What is needed:
Print the full listing exactly.
──────────
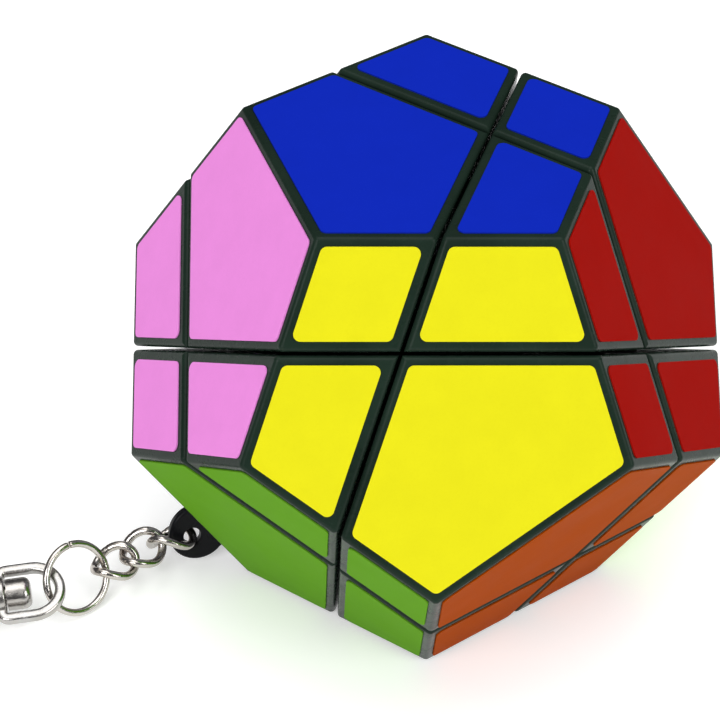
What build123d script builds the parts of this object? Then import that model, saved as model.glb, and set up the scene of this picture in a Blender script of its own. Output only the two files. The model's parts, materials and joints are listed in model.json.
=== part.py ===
from build123d import *
import math
import os

# Keychain twisty puzzle: a regular dodecahedron cut by four planes through its
# centre into 8 corner pieces and 6 edge pieces, on a core with four sprung
# screws, with a lug, three curb links, a jump ring and a swivel trigger clasp.
# Units are mm. The origin is the middle of the face that it rests on, +Z up.

# ---- Driving dimensions: puzzle
ACROSS_FLATS = 45.0  # over the stickers
STICKER = 0.12  # thickness
CUT_GAP = 0.3  # open width of a cut
EDGE_ROUND = 0.45
WALL = 1.5
EDGE_INSET = 0.75  # sticker to the dodecahedron's own edge
CUT_INSET = 1.0  # sticker to the middle of a cut
STICKER_ROUND = 0.6

# ---- Driving dimensions: mechanism, as radii from the puzzle's centre
HUB_R = 7.7
CORNER_FOOT = (8.0, 11.0)
EDGE_FOOT = (11.3, 13.3)
AXLE_DISC = (13.6, 15.6)
SHELL_INNER = 15.9
PLATE_TOP = 17.4
BASE_TOP = 17.8  # flat joint between an axle corner's base and its cap
CORNER_FOOT_ANGLE = 25.5
AXLE_DISC_ANGLE = 28.0
EDGE_FOOT_ANGLE = 42.0
CORNER_STEM_R = 2.3
EDGE_STEM_R = 3.0
POST_R = 1.6
POST_TOP = 13.3
SCREW_R = 0.8
SCREW_TIP = 5.0
SCREW_HEAD_R = 1.8
SCREW_HEAD = 1.2
SCREW_HOLE_R = 0.9
WASHER = 0.4
WASHER_R = 2.2
POCKET_R = 2.6
POCKET_FLOOR = 14.7
SPIGOT_R = 4.0
SPIGOT = 0.9
SPRING_WIRE_R = 0.2
SPRING_R = 1.6
SPRING_TURNS = 4.5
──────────
Result of this exercise:
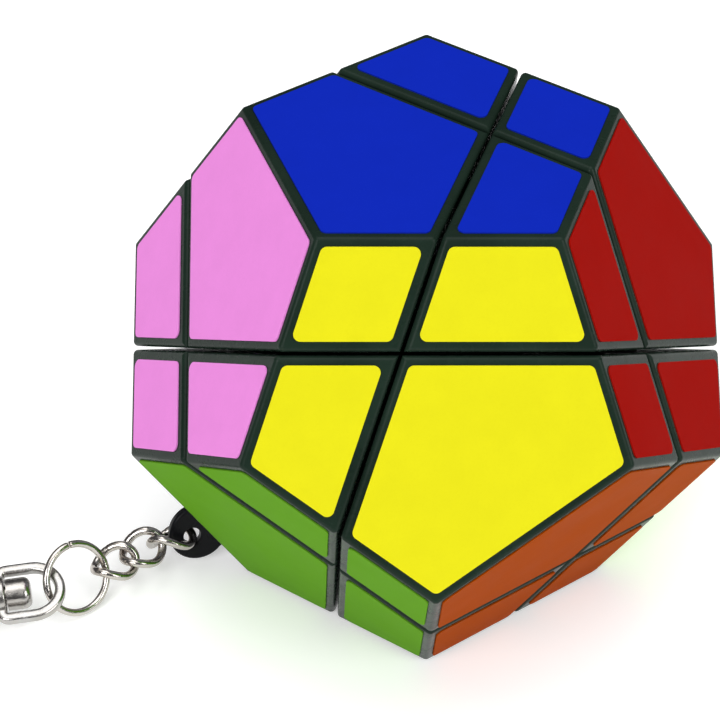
What build123d script builds the parts of this object? Then import that model, saved as model.glb, and set up the scene of this picture in a Blender script of its own. Output only the two files. The model's parts, materials and joints are listed in model.json.
=== part.py ===
from build123d import *
import math
import os

# Keychain twisty puzzle: a regular dodecahedron cut by four planes through its
# centre into 8 corner pieces and 6 edge pieces, on a core with four sprung
# screws, with a lug, three curb links, a jump ring and a swivel trigger clasp.
# Units are mm. The origin is the middle of the face that it rests on, +Z up.

# ---- Driving dimensions: puzzle
ACROSS_FLATS = 45.0  # over the stickers
STICKER = 0.12  # thickness
CUT_GAP = 0.3  # open width of a cut
EDGE_ROUND = 0.45
WALL = 1.5
EDGE_INSET = 0.75  # sticker to the dodecahedron's own edge
CUT_INSET = 1.0  # sticker to the middle of a cut
STICKER_ROUND = 0.6

# ---- Driving dimensions: mechanism, as radii from the puzzle's centre
HUB_R = 7.7
CORNER_FOOT = (8.0, 11.0)
EDGE_FOOT = (11.3, 13.3)
AXLE_DISC = (13.6, 15.6)
SHELL_INNER = 15.9
PLATE_TOP = 17.4
BASE_TOP = 17.8  # flat joint between an axle corner's base and its cap
CORNER_FOOT_ANGLE = 25.5
AXLE_DISC_ANGLE = 28.0
EDGE_FOOT_ANGLE = 42.0
CORNER_STEM_R = 2.3
EDGE_STEM_R = 3.0
POST_R = 1.6
POST_TOP = 13.3
SCREW_R = 0.8
SCREW_TIP = 5.0
SCREW_HEAD_R = 1.8
SCREW_HEAD = 1.2
SCREW_HOLE_R = 0.9
WASHER = 0.4
WASHER_R = 2.2
POCKET_R = 2.6
POCKET_FLOOR = 14.7
SPIGOT_R = 4.0
SPIGOT = 0.9
SPRING_WIRE_R = 0.2
SPRING_R = 1.6
SPRING_TURNS = 4.5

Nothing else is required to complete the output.